The unrealized portfolio tells the story. 32,000 companies worth $3.8 trillion are sitting inside PE portfolios waiting to exit. The average holding period at exit has stretched to seven years, up from five to six during 2010-2021. 40% of portfolio companies have been held for five years or longer, up from 29% in 2019.

IRR declines after year seven. Every additional year of holding erodes the return. The math is unforgiving.

LPs are responding. Buyout fundraising dropped 16% in 2025 to $395B. Fund closes fell 23%. Management fees averaged 1.6%, down 20% from the traditional 2%. Over 50% of LPs report they have more leverage with GPs than they did a year ago. 53% say they are limited in new commitments because of undrawn commitments from prior vintages.

The message from LPs to GPs is straightforward. Show us operational value creation. Show us distributions. Or we are not re-upping.

What 10-12% EBITDA growth actually requires

Growing EBITDA by 5% annually is achievable through organic momentum and basic cost discipline. Most competent management teams can deliver it without fundamental changes to how the business operates.

Growing EBITDA by 10-12% annually for five to seven years is a different exercise entirely. It requires systematic improvement across every operational lever. Pricing optimization. Procurement efficiency. Go-to-market effectiveness. Customer retention. Revenue quality. Margin expansion.

Every one of those levers depends on data.

You cannot optimize pricing without accurate cost data by customer segment, by product, by channel. You cannot improve procurement without spend visibility across categories and suppliers. You cannot accelerate go-to-market without pipeline data that reconciles to revenue. You cannot reduce churn without cohort analysis that shows where and why customers leave.
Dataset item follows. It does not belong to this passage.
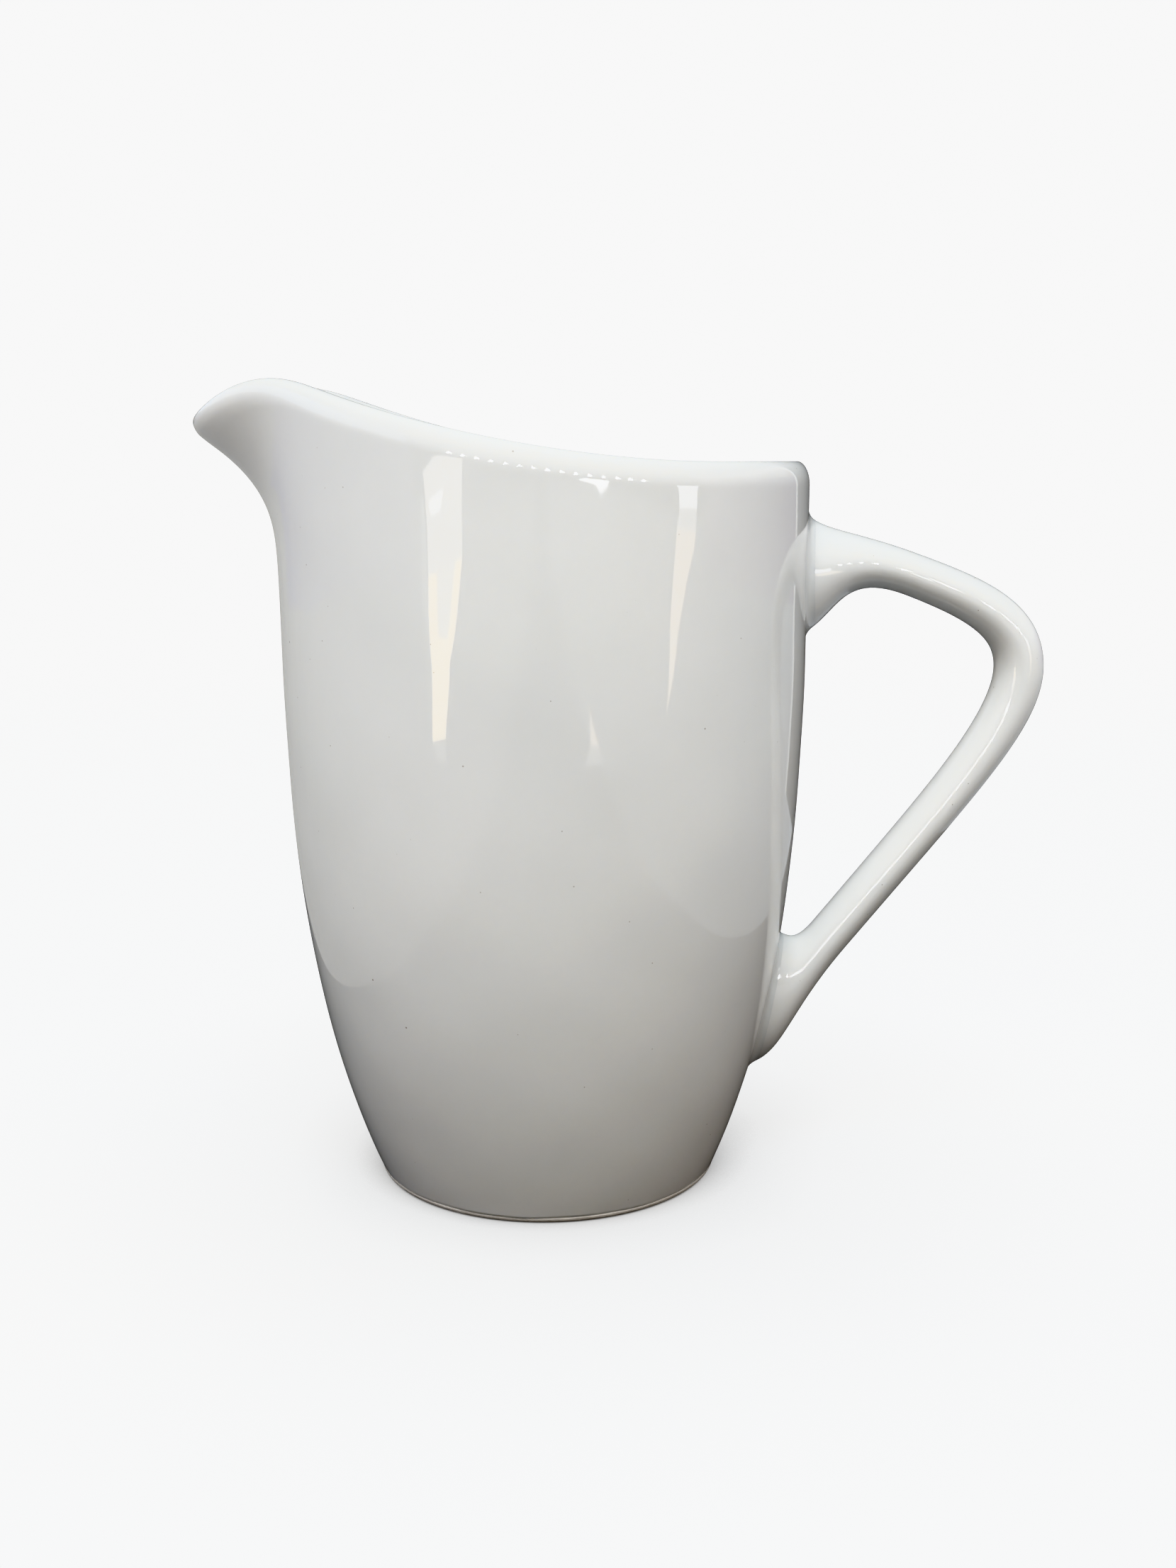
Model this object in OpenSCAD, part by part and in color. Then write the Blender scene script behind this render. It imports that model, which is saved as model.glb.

And you cannot do any of this if three systems give three different answers to the same question.

Why data infrastructure is now a return driver

In the 5% growth era, data quality was a nice-to-have. The financial engineering carried the return regardless. Sloppy data was a nuisance, not a deal-breaker.

In the 10-12% growth era, data quality is the foundation every operational improvement sits on. If the data is wrong, the pricing model is wrong. If the reporting takes three weeks to reconcile, the operating partner cannot course-correct in time. If the AI initiative runs on inconsistent inputs, the outputs are useless regardless of how good the model is.

GF Data’s analysis of 360 mid-market transactions since Q3 2024 shows this directly. Sellers who paired a quality-of-earnings analysis with a data quality assessment achieved 7.4x EBITDA multiples. Sellers without the data quality component achieved 7.0x. That is a 0.4x difference. On a $50M business, it is $2M.

That premium exists because buyer confidence is directly correlated with data quality. When a buyer’s diligence team can validate the seller’s numbers quickly and cleanly, the investment committee gains confidence. Confidence compresses timelines, reduces diligence friction, and protects multiples.

When the numbers do not reconcile, confidence erodes. Timelines extend. Earnouts get introduced. Multiples get adjusted downward.

The compounding window

The firms that treat data infrastructure as a first-100-days investment are the ones seeing the compounding effect play out across the holding period.

Companies that achieve operational improvements in the first 100 days post-acquisition tend to sustain those gains throughout the holding period. Companies that stumble early rarely recover momentum.

This is not abstract advice. It is math. If you invest in data infrastructure in year one and it enables a 2% margin improvement by year two, that improvement compounds through every subsequent year of the hold. On a five-year hold, you get four years of compounded benefit. On a seven-year hold, you get six.

If you wait until year three to start the data work, you get two years of compounded benefit on a five-year hold. And on a seven-year hold, you are running data remediation while simultaneously trying to prepare for exit. That is the worst possible timing.

One mid-market platform company I studied failed to establish data integration standards across its add-on acquisitions. The result was a six-month delay in value creation initiatives and $8M in forgone EBITDA. That delay did not just cost $8M. It compressed the remaining window for improvement, reduced the exit narrative, and lowered the final multiple.

What the best firms are doing differently

The firms that are generating returns in this environment share a few characteristics.

They treat data infrastructure as part of the value creation plan from day one. Not as an IT project. As an operating initiative with a direct line to EBITDA.

They fund it upfront rather than deferring it to year three when the pain becomes unbearable. The first 100 days is the window.

They hire data talent, but only after they have decided the strategy. Which metrics matter. Who owns them. What the canonical source of truth is. The hire executes the strategy. The hire does not figure out the strategy.

They standardize reporting across the portfolio so board meetings are working sessions, not reconciliation exercises. Consistent reporting dramatically accelerates capital allocation decisions and enables fund-level analytics that were impossible when every portfolio company reported differently.

And they connect data quality to the exit thesis from the start. Because in a market where 12 is the new 5, the companies that can prove their EBITDA growth with clean, defensible, verifiable data are the ones that trade at premium multiples. The ones that cannot are the ones that sit.

The new deal math in one sentence

Financial engineering used to carry the return. Now the return is the operation. And the operation runs on data.

Every firm knows this intellectually. The firms pulling ahead are the ones acting on it in the first 100 days, not the last 100.